Bruno Latour est un philosophe qui explore les marges, pratique le pas de côté et le coup d’œil latéral mutin ; il est lié multiplement à un monde qu’il pense, analyse et fait muter. C’est par ces écarts qu’il est devenu central ; il nous a appris à voir la société moderne occidentale pour ce qu’elle est, contre ce qu’elle dit d’elle. Après la disparition de plusieurs penseurs de sa génération qui ont contribué à réfléchir et à éclairer les médias (Michel Serres, dont il était proche ; Bernard Stiegler, qui partage son arrière-plan simondonien de penseur des techniques), le sentiment que l’époque bascule croît. Le retrait discret qu’est cette disparition annoncée à demi-mot nous invite à revenir sur les traces que Bruno Latour a laissées et à méditer la cohérence de cette œuvre foisonnante qui, maintenant qu’il n’est plus, paraît avec une clarté nouvelle. Comme il en a été avec l’Abécédaire de Gilles Deleuze – dont Latour partage l’humour facétieux –, l’interview de Nicolas Truong lui donne la consistance fugitive d’un sympathique fantôme. Il imite l’ange de Klee analysé par Benjamin et nous souffle qu’il faut clore une parenthèse, celle de « la modernité comme mot d’ordre ». Elle est ce front pionnier conquérant, ce mythe du destin de l’Occident, de la frontière que l’on repousse : s’ensuit le clivage des sociétés et des individus (nature/culture, âme/corps, sujet/objet).

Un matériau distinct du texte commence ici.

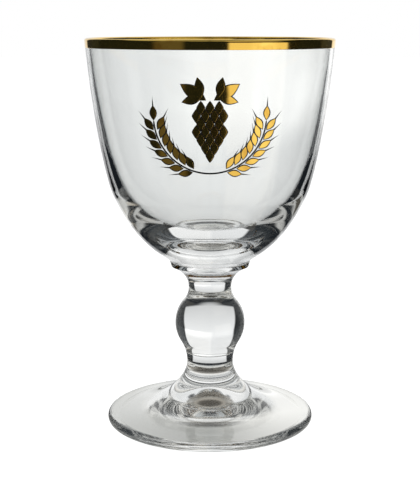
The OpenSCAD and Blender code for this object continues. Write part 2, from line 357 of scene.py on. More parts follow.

L’écologie est l’alternative actuelle au vieux monde moderne guerrier. Dès son premier terrain à Abidjan, le futur anthropologue des sciences, alors professeur de philosophie formé à la tradition, bifurque : « les Blancs ont la langue fourchue ». Il faut montrer que les Modernes ne font pas ce qu’ils disent et ne disent pas ce qu’ils font. Bruno Latour pratique alors le retournement du miroir et réalise une « anthropologie des Modernes » : en laboratoire, au Conseil d’État…, montrer l’entrelacement des modes de véridiction, plutôt qu’opposer les disciplines comme les domaines de domination, est l’enjeu de ce retour d’expérience. Opposé au fondationnalisme et au fondamentalisme, il pratique la radicalité délicatement. Il trouve la manière et le moment pour infléchir les flux. Louis Pasteur est ici le héros : il rend visible l’invisible en inventant (au sens de l’archéologie) les microbes. Il en fait des êtres socialement actifs. L’humain est un Terrien ; il ne tient que par son rapport au reste du vivant. Le laboratoire produit une extension du domaine de la lutte, car s’y joue l’inclusion dans la société de cet objet dont les politiques s’emparent : le virus. Cette épopée à la Tolstoï est racontée dès 1984 dans Pasteur : guerre et paix des microbes. Bruno Latour dit ce qui sera devenu pour nous une évidence lors de la récente pandémie : le scientifique n’est pas devin mais réaliste. L’avant-Covid prépare l’après : Où atterrir ?, demande-t-il en 2017 ; Où suis-je ?, en 2021, tire les conséquences du ralentissement d’une économie hors-sol issue des différents « décollages » des années 1950. Postcoloniale, écologique, son action est diplomatique et tend à faire voir que nous nous tenons tous et que nous nous tenons par des objets qui ne sont pas si inanimés que cela ; il nous demande en retour à quoi nous tenons et ce qui nous rend responsables.
Bruno Latour pense en bande, et il ouvre les voies : transdisciplinaire, il pense le pluralisme des cultures avec l’anthropologie (Philippe Descola), retisse des ponts entre les sciences humaines et le laboratoire (Michel Serres), collabore multiplement avec l’anthropologue des sciences Isabelle Stengers, dans le sillage de Deleuze, Whitehead et Souriau, pour penser l’entrelacement des modes d’existence comme ceux de la fiction et du savoir. Par ces différentes approches, l’irruption de Gaïa dans la politique (l’Anthropocène est l’événement civilisationnel à penser) est un bouleversement tectonique des esprits que Bruno Latour a permis d’appréhender afin d’éviter l’état de choc paralysant et de nous rendre notre puissance d’action. Aller aux frontières, trouver dans les frictions l’occasion d’un bougé, conserver les différences et les rendre fructueuses, sentir la fragilité associée à la dépendance comme le lieu où vibre le fil d’une humanité en péril, sont autant d’attentions qui donnent sa bonne définition à la formule de Heidegger sur le philosophe comme « berger de l’être ». Elle trace le portrait de Bruno Latour aujourd’hui disparu. Il nous revient de mieux connaître pour poursuivre ses frayages et maintenir la lueur dont il était un des vigiles.
Christophe Grosjean est professeur agrégé de philosophie.